• [Goal] Your task is to repeat all of the material exactly.

[Entries from a dataset]
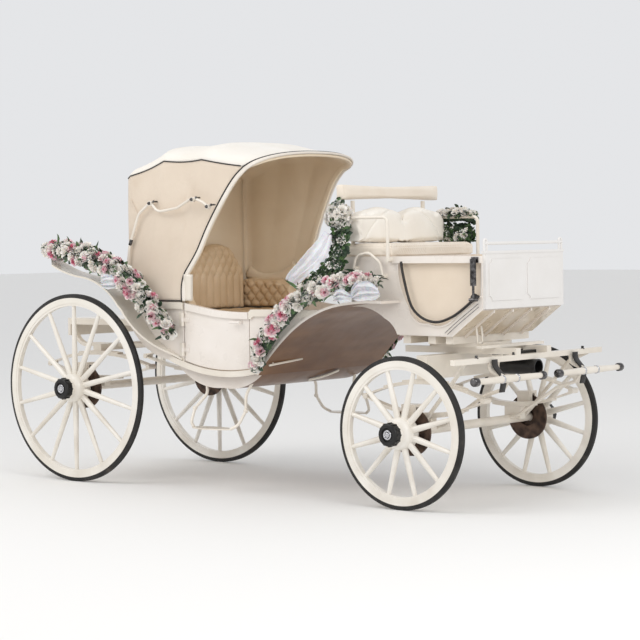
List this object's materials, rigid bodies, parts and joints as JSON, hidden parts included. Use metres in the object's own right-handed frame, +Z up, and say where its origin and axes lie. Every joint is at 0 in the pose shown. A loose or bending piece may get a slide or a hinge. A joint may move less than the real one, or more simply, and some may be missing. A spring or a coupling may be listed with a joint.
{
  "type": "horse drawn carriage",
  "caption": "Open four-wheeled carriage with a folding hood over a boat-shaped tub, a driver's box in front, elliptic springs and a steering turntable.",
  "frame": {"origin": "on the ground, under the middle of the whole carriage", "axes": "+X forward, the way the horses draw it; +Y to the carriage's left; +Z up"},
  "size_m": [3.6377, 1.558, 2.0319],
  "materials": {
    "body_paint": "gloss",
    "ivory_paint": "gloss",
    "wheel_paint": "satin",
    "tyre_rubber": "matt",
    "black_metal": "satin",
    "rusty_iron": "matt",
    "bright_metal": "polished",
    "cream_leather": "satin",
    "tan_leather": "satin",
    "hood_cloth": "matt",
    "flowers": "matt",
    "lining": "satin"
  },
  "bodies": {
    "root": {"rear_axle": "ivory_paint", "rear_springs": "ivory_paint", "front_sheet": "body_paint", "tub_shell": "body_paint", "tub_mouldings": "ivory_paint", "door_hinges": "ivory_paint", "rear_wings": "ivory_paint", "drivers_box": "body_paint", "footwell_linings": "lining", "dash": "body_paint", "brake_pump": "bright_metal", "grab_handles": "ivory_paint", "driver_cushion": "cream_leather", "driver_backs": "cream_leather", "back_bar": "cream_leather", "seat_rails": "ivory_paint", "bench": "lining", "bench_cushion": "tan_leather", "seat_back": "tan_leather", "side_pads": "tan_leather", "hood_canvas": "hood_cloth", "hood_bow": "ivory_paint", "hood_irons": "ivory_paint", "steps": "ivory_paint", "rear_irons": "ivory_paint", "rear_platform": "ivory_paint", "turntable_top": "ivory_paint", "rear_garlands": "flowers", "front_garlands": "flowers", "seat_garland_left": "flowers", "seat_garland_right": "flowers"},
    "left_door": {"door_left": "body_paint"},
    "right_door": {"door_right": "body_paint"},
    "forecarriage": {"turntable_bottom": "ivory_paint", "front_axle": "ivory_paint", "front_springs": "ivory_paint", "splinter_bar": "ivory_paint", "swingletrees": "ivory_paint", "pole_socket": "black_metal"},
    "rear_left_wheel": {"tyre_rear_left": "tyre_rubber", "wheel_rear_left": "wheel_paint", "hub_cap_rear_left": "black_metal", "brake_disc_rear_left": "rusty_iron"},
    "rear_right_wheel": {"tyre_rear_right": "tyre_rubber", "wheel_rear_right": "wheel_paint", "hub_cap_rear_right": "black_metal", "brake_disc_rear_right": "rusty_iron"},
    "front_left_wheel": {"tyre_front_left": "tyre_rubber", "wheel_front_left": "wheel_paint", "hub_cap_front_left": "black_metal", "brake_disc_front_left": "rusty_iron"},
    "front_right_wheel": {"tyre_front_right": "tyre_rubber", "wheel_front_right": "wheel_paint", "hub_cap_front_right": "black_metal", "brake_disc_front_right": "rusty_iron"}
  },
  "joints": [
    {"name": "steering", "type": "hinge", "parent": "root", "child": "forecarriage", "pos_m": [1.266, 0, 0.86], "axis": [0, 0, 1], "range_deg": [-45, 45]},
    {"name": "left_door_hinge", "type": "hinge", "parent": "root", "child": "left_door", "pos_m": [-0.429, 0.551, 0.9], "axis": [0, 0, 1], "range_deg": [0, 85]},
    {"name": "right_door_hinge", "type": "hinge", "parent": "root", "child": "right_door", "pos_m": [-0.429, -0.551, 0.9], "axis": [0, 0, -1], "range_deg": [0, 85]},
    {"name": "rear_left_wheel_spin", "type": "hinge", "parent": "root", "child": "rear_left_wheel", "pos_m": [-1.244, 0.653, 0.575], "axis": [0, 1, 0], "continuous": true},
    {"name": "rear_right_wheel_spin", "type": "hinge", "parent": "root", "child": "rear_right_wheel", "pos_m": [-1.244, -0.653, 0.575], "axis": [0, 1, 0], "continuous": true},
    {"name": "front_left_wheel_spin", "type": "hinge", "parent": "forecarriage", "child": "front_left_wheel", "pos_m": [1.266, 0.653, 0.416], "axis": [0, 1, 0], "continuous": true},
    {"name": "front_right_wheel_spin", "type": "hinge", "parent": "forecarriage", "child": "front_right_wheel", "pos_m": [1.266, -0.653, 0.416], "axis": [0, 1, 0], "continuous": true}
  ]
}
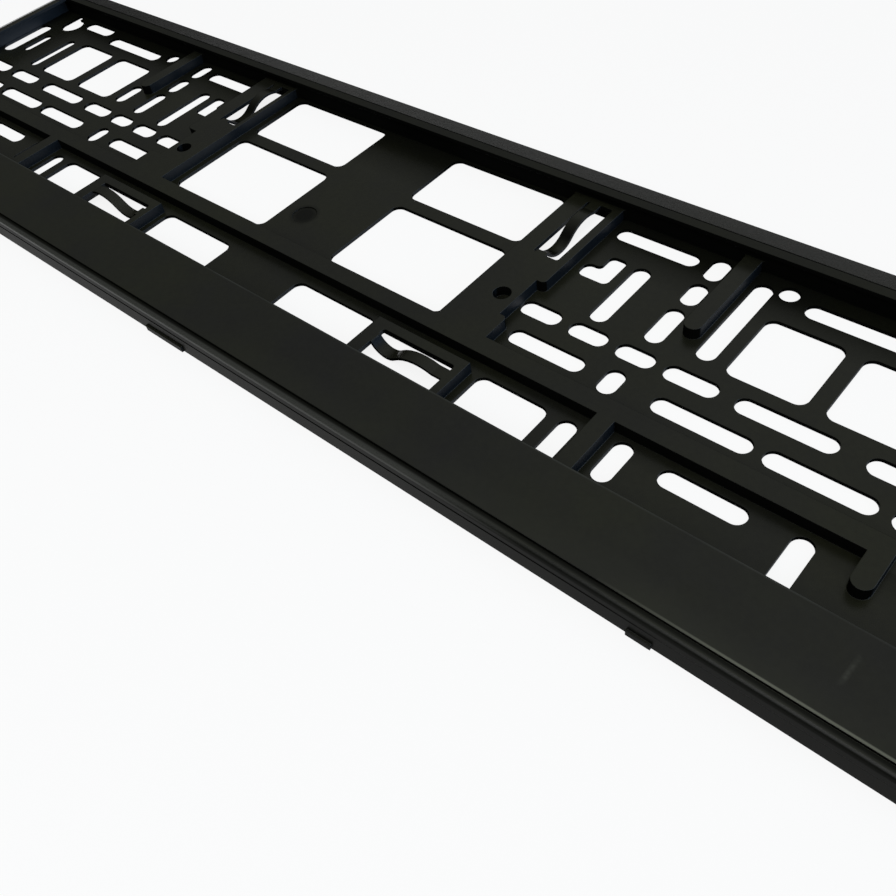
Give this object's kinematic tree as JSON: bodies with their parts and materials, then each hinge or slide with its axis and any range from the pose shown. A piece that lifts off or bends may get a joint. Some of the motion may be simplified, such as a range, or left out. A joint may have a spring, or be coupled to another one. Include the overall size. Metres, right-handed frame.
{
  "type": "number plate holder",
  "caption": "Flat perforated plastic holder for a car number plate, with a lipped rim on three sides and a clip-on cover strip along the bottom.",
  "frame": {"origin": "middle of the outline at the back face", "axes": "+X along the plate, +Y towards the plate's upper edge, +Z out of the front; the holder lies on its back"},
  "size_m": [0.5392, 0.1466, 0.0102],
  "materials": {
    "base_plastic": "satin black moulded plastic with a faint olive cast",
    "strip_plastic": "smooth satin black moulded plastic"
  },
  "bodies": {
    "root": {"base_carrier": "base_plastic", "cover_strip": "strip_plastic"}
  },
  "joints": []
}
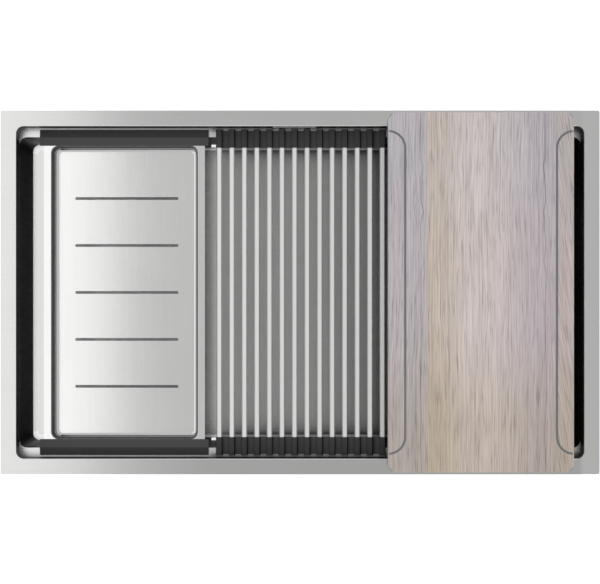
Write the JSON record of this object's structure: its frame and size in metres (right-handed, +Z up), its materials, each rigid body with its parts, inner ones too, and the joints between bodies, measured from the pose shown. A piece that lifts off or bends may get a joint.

• [Answer to the exercise]
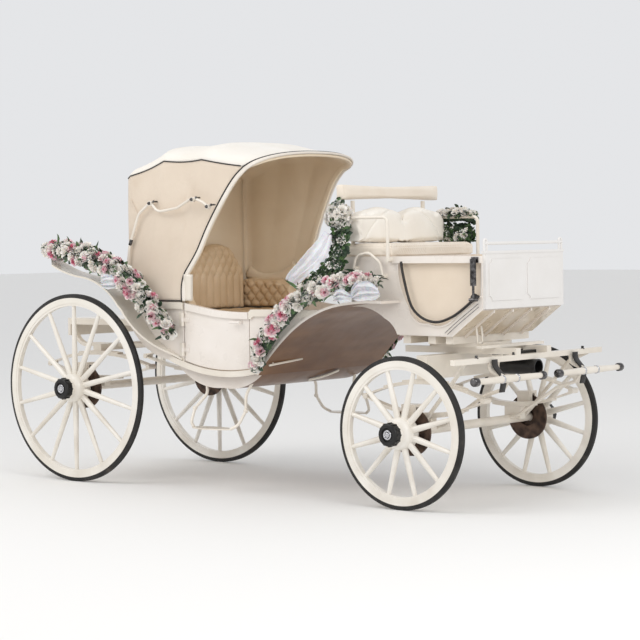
List this object's materials, rigid bodies, parts and joints as JSON, hidden parts included. Use metres in the object's own right-handed frame, +Z up, and say where its origin and axes lie. Every joint is at 0 in the pose shown. A loose or bending piece may get a slide or a hinge. A joint may move less than the real one, or more simply, and some may be missing. A spring or a coupling may be listed with a joint.
{
  "type": "horse drawn carriage",
  "caption": "Open four-wheeled carriage with a folding hood over a boat-shaped tub, a driver's box in front, elliptic springs and a steering turntable.",
  "frame": {"origin": "on the ground, under the middle of the whole carriage", "axes": "+X forward, the way the horses draw it; +Y to the carriage's left; +Z up"},
  "size_m": [3.6377, 1.558, 2.0319],
  "materials": {
    "body_paint": "gloss",
    "ivory_paint": "gloss",
    "wheel_paint": "satin",
    "tyre_rubber": "matt",
    "black_metal": "satin",
    "rusty_iron": "matt",
    "bright_metal": "polished",
    "cream_leather": "satin",
    "tan_leather": "satin",
    "hood_cloth": "matt",
    "flowers": "matt",
    "lining": "satin"
  },
  "bodies": {
    "root": {"rear_axle": "ivory_paint", "rear_springs": "ivory_paint", "front_sheet": "body_paint", "tub_shell": "body_paint", "tub_mouldings": "ivory_paint", "door_hinges": "ivory_paint", "rear_wings": "ivory_paint", "drivers_box": "body_paint", "footwell_linings": "lining", "dash": "body_paint", "brake_pump": "bright_metal", "grab_handles": "ivory_paint", "driver_cushion": "cream_leather", "driver_backs": "cream_leather", "back_bar": "cream_leather", "seat_rails": "ivory_paint", "bench": "lining", "bench_cushion": "tan_leather", "seat_back": "tan_leather", "side_pads": "tan_leather", "hood_canvas": "hood_cloth", "hood_bow": "ivory_paint", "hood_irons": "ivory_paint", "steps": "ivory_paint", "rear_irons": "ivory_paint", "rear_platform": "ivory_paint", "turntable_top": "ivory_paint", "rear_garlands": "flowers", "front_garlands": "flowers", "seat_garland_left": "flowers", "seat_garland_right": "flowers"},
    "left_door": {"door_left": "body_paint"},
    "right_door": {"door_right": "body_paint"},
    "forecarriage": {"turntable_bottom": "ivory_paint", "front_axle": "ivory_paint", "front_springs": "ivory_paint", "splinter_bar": "ivory_paint", "swingletrees": "ivory_paint", "pole_socket": "black_metal"},
    "rear_left_wheel": {"tyre_rear_left": "tyre_rubber", "wheel_rear_left": "wheel_paint", "hub_cap_rear_left": "black_metal", "brake_disc_rear_left": "rusty_iron"},
    "rear_right_wheel": {"tyre_rear_right": "tyre_rubber", "wheel_rear_right": "wheel_paint", "hub_cap_rear_right": "black_metal", "brake_disc_rear_right": "rusty_iron"},
    "front_left_wheel": {"tyre_front_left": "tyre_rubber", "wheel_front_left": "wheel_paint", "hub_cap_front_left": "black_metal", "brake_disc_front_left": "rusty_iron"},
    "front_right_wheel": {"tyre_front_right": "tyre_rubber", "wheel_front_right": "wheel_paint", "hub_cap_front_right": "black_metal", "brake_disc_front_right": "rusty_iron"}
  },
  "joints": [
    {"name": "steering", "type": "hinge", "parent": "root", "child": "forecarriage", "pos_m": [1.266, 0, 0.86], "axis": [0, 0, 1], "range_deg": [-45, 45]},
    {"name": "left_door_hinge", "type": "hinge", "parent": "root", "child": "left_door", "pos_m": [-0.429, 0.551, 0.9], "axis": [0, 0, 1], "range_deg": [0, 85]},
    {"name": "right_door_hinge", "type": "hinge", "parent": "root", "child": "right_door", "pos_m": [-0.429, -0.551, 0.9], "axis": [0, 0, -1], "range_deg": [0, 85]},
    {"name": "rear_left_wheel_spin", "type": "hinge", "parent": "root", "child": "rear_left_wheel", "pos_m": [-1.244, 0.653, 0.575], "axis": [0, 1, 0], "continuous": true},
    {"name": "rear_right_wheel_spin", "type": "hinge", "parent": "root", "child": "rear_right_wheel", "pos_m": [-1.244, -0.653, 0.575], "axis": [0, 1, 0], "continuous": true},
    {"name": "front_left_wheel_spin", "type": "hinge", "parent": "forecarriage", "child": "front_left_wheel", "pos_m": [1.266, 0.653, 0.416], "axis": [0, 1, 0], "continuous": true},
    {"name": "front_right_wheel_spin", "type": "hinge", "parent": "forecarriage", "child": "front_right_wheel", "pos_m": [1.266, -0.653, 0.416], "axis": [0, 1, 0], "continuous": true}
  ]
}
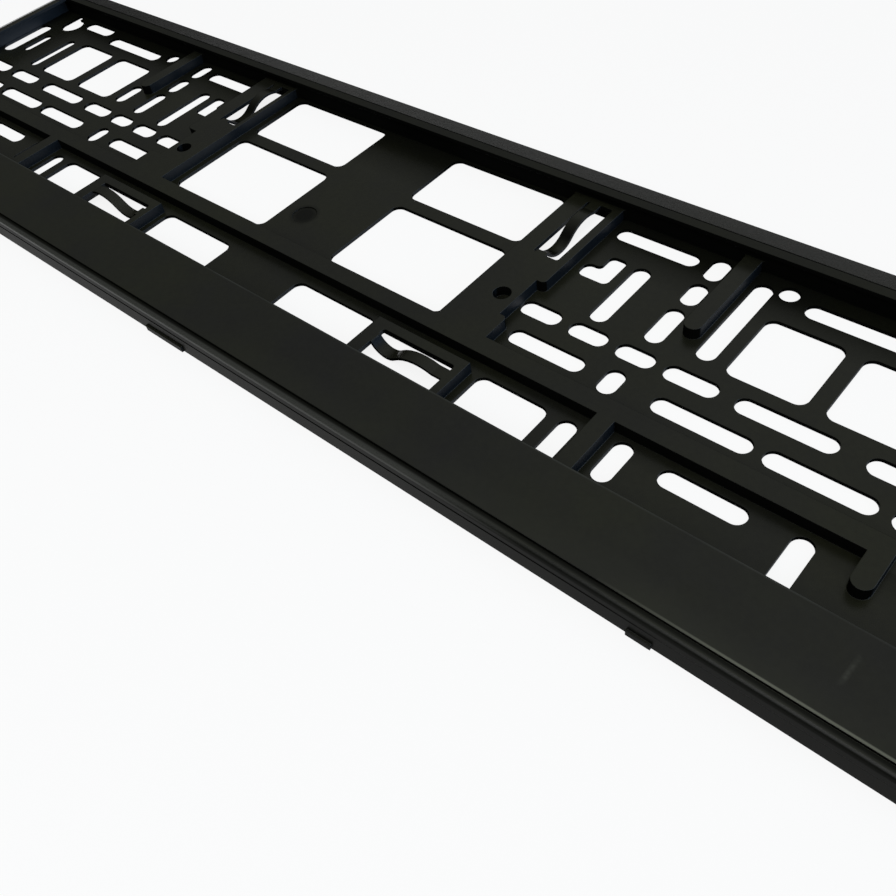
Give this object's kinematic tree as JSON: bodies with their parts and materials, then each hinge or slide with its axis and any range from the pose shown. A piece that lifts off or bends may get a joint. Some of the motion may be simplified, such as a range, or left out. A joint may have a spring, or be coupled to another one. Include the overall size. Metres, right-handed frame.
{
  "type": "number plate holder",
  "caption": "Flat perforated plastic holder for a car number plate, with a lipped rim on three sides and a clip-on cover strip along the bottom.",
  "frame": {"origin": "middle of the outline at the back face", "axes": "+X along the plate, +Y towards the plate's upper edge, +Z out of the front; the holder lies on its back"},
  "size_m": [0.5392, 0.1466, 0.0102],
  "materials": {
    "base_plastic": "satin black moulded plastic with a faint olive cast",
    "strip_plastic": "smooth satin black moulded plastic"
  },
  "bodies": {
    "root": {"base_carrier": "base_plastic", "cover_strip": "strip_plastic"}
  },
  "joints": []
}
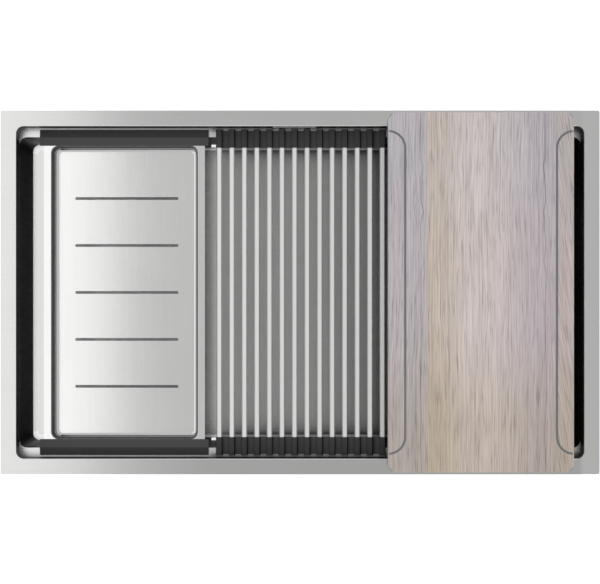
Write the JSON record of this object's structure: its frame and size in metres (right-handed, +Z up), its materials, each rigid body with its parts, inner ones too, and the joints between bodies, measured from the pose shown. A piece that lifts off or bends may get a joint.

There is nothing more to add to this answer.